Table of Contents

Phishing Awareness Checklist:

1. Identifying and reporting phishing emails:

Phishing attacks continue to be a significant threat to organizations, making it crucial to educate employees on how to identify and report suspicious emails. Follow these steps to enhance your organization’s phishing awareness:

  • Educate employees on common phishing email indicators such as suspicious senders, spelling errors, and mismatched URLs. Train employees to be cautious when encountering emails that ask for sensitive information, use urgent language, or contain suspicious attachments or links. Provide examples and conduct awareness campaigns to reinforce these indicators.

  • Encourage employees to verify requests for sensitive information through alternative channels. Advise employees to independently contact the supposed sender using known contact information, rather than replying directly to the email. This can help authenticate the legitimacy of requests and mitigate the risk of falling for phishing attempts.

  • Establish a clear process for reporting suspected phishing emails. Create a simple and accessible reporting mechanism, such as a dedicated email address or an incident reporting tool, where employees can forward suspicious emails. Prompt reporting enables your IT or security team to take swift action to investigate and mitigate potential threats.

  • Regularly update and share examples of recent phishing email campaigns with employees. Stay informed about the latest phishing trends and techniques, and share relevant examples to keep employees aware of evolving threats. This helps employees recognize and avoid similar phishing attempts.

2. Safe browsing habits and email hygiene:

Phishing attacks pose a significant threat to organizations, but there are measures you can take to mitigate the risk. Implement the following practices to enhance your organization’s protection against phishing:

  • Instruct employees to avoid clicking on suspicious links or downloading attachments from unknown sources. Educate employees about the dangers of clicking on links or opening attachments in emails from unfamiliar or suspicious senders. Encourage them to verify the legitimacy of the source before taking any action.

  • Implement email filtering and anti-spam measures to reduce the delivery of phishing emails to employees’ inboxes. Utilize email security solutions like Microsoft Exchange Online Protection, Cisco Email Security, or Proofpoint Email Protection to detect and block suspicious emails. These solutions use advanced algorithms and threat intelligence to filter out phishing attempts and malicious content.

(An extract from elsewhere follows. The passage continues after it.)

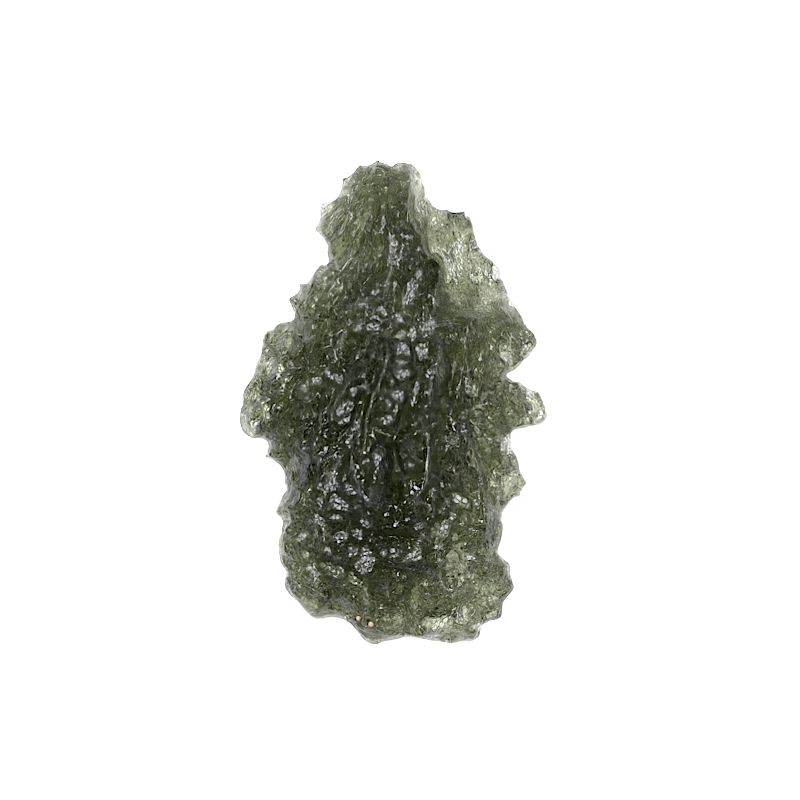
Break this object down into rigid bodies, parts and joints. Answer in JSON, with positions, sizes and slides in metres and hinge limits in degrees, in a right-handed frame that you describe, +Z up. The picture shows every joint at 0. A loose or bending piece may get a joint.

  • Enable email authentication protocols such as SPF (Sender Policy Framework), DKIM (DomainKeys Identified Mail), and DMARC (Domain-based Message Authentication, Reporting, and Conformance). These protocols help prevent email spoofing and ensure that incoming emails are verified against the specified sender’s domain.

  • Regularly remind employees to keep their browsers and email clients up to date. Outdated software can have vulnerabilities that attackers exploit to deliver phishing emails or compromise systems. Encourage employees to install software updates and patches promptly to address any security flaws.

3. Educating employees about social engineering techniques:

Building a strong defense against social engineering attacks and phishing requires continuous training and education. Implement the following practices to improve your organization’s social engineering awareness:

  • Conduct regular training sessions focused on social engineering and phishing awareness. Provide employees with up-to-date information on the latest social engineering tactics and phishing techniques. Emphasize the importance of remaining vigilant and skeptical when encountering suspicious communication.

  • Teach employees how to recognize and respond to different social engineering tactics. Educate them about common tactics such as pretexting, baiting, and phishing calls. Teach them to verify requests for sensitive information through alternate channels and to be cautious when sharing information or clicking on links.

  • Provide real-world examples and simulations to reinforce learning. Use real-life scenarios or simulated phishing campaigns to demonstrate how attackers attempt to deceive employees. These examples help employees understand the potential risks and develop critical thinking skills to identify and respond appropriately to social engineering attempts.

  • Foster a culture of open communication within your organization. Create an environment where employees feel comfortable reporting suspicious activities or requests. Encourage them to promptly report any potential social engineering or phishing incidents to the designated authority, such as the IT or security team.